Data extracted from a collection:
□ □ □ □
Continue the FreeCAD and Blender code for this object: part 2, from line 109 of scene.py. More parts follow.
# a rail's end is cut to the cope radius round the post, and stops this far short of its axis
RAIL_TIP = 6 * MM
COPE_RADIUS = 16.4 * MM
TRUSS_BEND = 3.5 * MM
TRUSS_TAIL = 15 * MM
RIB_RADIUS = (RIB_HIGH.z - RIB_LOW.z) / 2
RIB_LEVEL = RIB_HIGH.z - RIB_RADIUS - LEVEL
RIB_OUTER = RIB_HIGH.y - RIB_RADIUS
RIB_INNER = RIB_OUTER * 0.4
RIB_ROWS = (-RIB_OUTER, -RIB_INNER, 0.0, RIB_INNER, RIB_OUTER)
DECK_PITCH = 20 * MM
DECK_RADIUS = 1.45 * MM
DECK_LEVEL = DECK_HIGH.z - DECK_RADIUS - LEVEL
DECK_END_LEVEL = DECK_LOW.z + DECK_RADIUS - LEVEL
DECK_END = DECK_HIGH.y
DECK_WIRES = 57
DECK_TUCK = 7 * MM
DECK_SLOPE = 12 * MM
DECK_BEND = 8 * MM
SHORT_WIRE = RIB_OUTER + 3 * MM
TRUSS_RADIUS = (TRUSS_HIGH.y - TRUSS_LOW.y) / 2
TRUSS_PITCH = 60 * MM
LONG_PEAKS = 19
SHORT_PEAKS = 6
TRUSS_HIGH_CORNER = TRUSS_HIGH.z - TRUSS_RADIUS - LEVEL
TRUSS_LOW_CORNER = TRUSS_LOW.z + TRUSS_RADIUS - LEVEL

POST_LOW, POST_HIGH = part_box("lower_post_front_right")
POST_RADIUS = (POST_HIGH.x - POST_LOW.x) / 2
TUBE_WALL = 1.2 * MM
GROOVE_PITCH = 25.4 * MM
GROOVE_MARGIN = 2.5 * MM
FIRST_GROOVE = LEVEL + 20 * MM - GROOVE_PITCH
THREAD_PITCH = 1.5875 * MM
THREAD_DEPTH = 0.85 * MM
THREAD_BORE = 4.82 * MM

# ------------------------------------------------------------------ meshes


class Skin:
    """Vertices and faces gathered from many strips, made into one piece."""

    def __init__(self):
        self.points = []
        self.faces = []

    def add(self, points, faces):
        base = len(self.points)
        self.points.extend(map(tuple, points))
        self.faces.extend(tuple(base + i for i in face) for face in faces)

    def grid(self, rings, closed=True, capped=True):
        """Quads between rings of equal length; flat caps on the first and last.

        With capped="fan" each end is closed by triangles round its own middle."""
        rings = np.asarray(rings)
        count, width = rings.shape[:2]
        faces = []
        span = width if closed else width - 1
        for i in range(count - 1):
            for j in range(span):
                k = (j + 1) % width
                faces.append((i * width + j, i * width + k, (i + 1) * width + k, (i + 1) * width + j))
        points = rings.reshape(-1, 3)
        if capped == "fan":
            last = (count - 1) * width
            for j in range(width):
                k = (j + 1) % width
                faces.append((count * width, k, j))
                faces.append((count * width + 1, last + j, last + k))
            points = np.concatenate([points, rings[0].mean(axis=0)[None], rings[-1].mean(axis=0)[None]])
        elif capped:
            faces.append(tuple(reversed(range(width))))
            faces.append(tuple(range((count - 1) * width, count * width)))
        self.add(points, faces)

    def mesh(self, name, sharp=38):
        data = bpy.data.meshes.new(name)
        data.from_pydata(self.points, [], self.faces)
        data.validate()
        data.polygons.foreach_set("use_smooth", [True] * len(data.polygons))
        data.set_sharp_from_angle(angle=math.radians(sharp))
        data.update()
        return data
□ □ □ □
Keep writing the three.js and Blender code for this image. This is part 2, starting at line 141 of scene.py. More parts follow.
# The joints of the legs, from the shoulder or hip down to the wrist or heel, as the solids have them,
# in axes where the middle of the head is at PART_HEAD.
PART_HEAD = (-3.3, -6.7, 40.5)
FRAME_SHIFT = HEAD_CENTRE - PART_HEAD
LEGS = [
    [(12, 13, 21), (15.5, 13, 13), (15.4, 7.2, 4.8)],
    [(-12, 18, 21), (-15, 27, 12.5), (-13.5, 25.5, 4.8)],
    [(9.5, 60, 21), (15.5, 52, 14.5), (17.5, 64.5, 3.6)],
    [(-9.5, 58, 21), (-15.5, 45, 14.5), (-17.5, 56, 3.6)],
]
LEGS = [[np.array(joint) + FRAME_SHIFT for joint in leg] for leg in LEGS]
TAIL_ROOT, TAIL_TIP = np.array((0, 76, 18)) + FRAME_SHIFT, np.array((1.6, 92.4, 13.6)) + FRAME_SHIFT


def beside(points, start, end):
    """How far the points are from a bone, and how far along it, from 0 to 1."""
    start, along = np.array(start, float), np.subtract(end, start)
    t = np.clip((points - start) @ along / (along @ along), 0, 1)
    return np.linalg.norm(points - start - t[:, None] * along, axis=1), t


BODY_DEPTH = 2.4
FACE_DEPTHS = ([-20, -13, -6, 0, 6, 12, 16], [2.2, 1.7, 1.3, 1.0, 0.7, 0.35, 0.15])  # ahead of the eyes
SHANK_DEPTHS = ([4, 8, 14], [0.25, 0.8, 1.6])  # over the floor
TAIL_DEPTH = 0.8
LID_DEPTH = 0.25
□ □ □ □
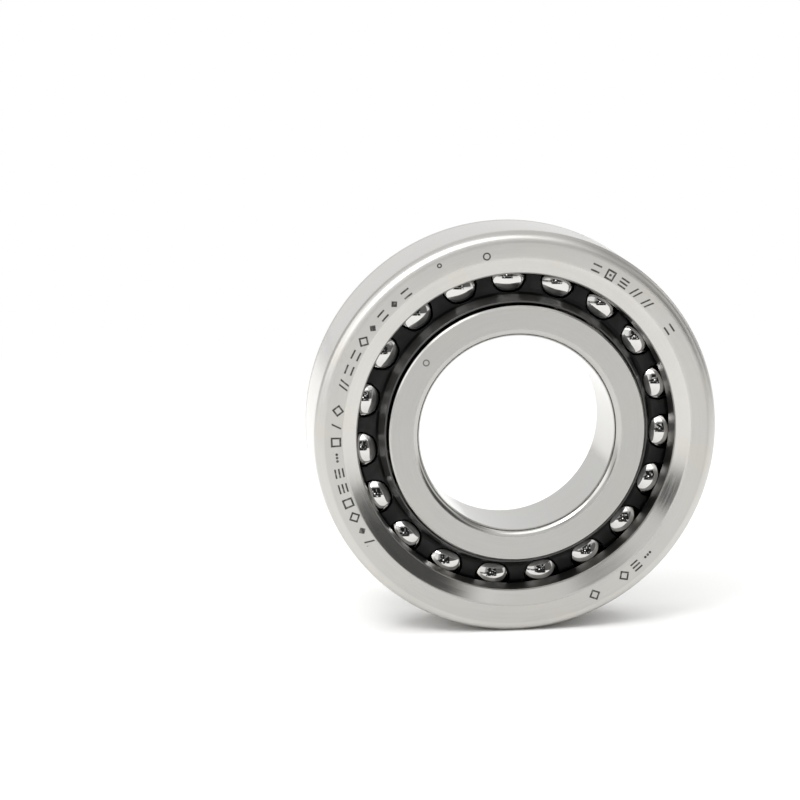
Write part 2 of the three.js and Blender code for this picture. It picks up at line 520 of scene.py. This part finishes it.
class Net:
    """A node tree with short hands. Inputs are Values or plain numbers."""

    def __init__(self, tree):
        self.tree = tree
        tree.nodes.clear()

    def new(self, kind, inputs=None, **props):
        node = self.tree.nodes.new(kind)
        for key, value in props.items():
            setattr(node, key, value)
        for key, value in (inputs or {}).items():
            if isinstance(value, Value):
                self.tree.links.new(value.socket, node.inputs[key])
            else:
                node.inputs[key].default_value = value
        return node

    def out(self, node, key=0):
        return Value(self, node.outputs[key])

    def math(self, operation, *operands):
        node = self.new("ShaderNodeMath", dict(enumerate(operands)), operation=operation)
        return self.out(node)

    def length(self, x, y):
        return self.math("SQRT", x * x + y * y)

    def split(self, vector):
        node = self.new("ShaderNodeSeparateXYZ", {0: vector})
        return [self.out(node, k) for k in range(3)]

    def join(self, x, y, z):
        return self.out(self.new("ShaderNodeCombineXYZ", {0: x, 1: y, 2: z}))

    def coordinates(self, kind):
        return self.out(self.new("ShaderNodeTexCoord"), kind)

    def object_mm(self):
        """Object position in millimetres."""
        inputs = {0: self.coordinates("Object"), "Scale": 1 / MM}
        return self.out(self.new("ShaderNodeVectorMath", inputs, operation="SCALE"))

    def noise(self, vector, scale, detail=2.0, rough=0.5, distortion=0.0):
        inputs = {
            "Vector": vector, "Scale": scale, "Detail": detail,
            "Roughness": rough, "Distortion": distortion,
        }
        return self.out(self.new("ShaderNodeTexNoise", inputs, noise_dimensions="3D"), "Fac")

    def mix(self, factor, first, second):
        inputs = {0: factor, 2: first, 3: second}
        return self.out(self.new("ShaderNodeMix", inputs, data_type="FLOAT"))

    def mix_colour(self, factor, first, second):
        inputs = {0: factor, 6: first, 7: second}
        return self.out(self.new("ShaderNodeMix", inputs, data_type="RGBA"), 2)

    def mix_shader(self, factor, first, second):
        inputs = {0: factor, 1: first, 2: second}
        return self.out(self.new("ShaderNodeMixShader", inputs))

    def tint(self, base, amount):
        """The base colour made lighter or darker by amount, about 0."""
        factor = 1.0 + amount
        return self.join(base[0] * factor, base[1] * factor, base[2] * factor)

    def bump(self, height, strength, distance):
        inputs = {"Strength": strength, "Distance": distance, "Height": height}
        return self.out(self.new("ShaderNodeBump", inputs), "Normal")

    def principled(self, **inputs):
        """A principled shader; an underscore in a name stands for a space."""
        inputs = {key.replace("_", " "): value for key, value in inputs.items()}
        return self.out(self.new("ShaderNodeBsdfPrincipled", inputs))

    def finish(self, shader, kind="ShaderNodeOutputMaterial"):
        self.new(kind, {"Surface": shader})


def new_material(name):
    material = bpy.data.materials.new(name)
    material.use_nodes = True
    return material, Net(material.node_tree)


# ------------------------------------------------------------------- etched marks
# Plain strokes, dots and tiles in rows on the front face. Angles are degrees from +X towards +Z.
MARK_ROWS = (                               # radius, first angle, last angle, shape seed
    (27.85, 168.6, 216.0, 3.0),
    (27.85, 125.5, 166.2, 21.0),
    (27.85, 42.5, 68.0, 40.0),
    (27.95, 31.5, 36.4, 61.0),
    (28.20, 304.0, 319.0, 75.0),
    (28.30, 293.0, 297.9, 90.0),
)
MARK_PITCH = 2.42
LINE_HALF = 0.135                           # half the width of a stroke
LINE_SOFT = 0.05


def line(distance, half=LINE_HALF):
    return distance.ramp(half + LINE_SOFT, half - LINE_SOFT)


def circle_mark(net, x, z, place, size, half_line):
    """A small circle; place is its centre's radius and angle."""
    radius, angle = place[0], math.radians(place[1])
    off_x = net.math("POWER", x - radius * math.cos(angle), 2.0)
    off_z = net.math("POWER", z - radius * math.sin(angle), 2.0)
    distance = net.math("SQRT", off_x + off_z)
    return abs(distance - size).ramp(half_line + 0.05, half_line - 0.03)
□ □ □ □
Collect the complete line wherever the string "Blender" appears in the records.

Continue the FreeCAD and Blender code for this object: part 2, from line 109 of scene.py. More parts follow.
Keep writing the three.js and Blender code for this image. This is part 2, starting at line 141 of scene.py. More parts follow.
Write part 2 of the three.js and Blender code for this picture. It picks up at line 520 of scene.py. This part finishes it.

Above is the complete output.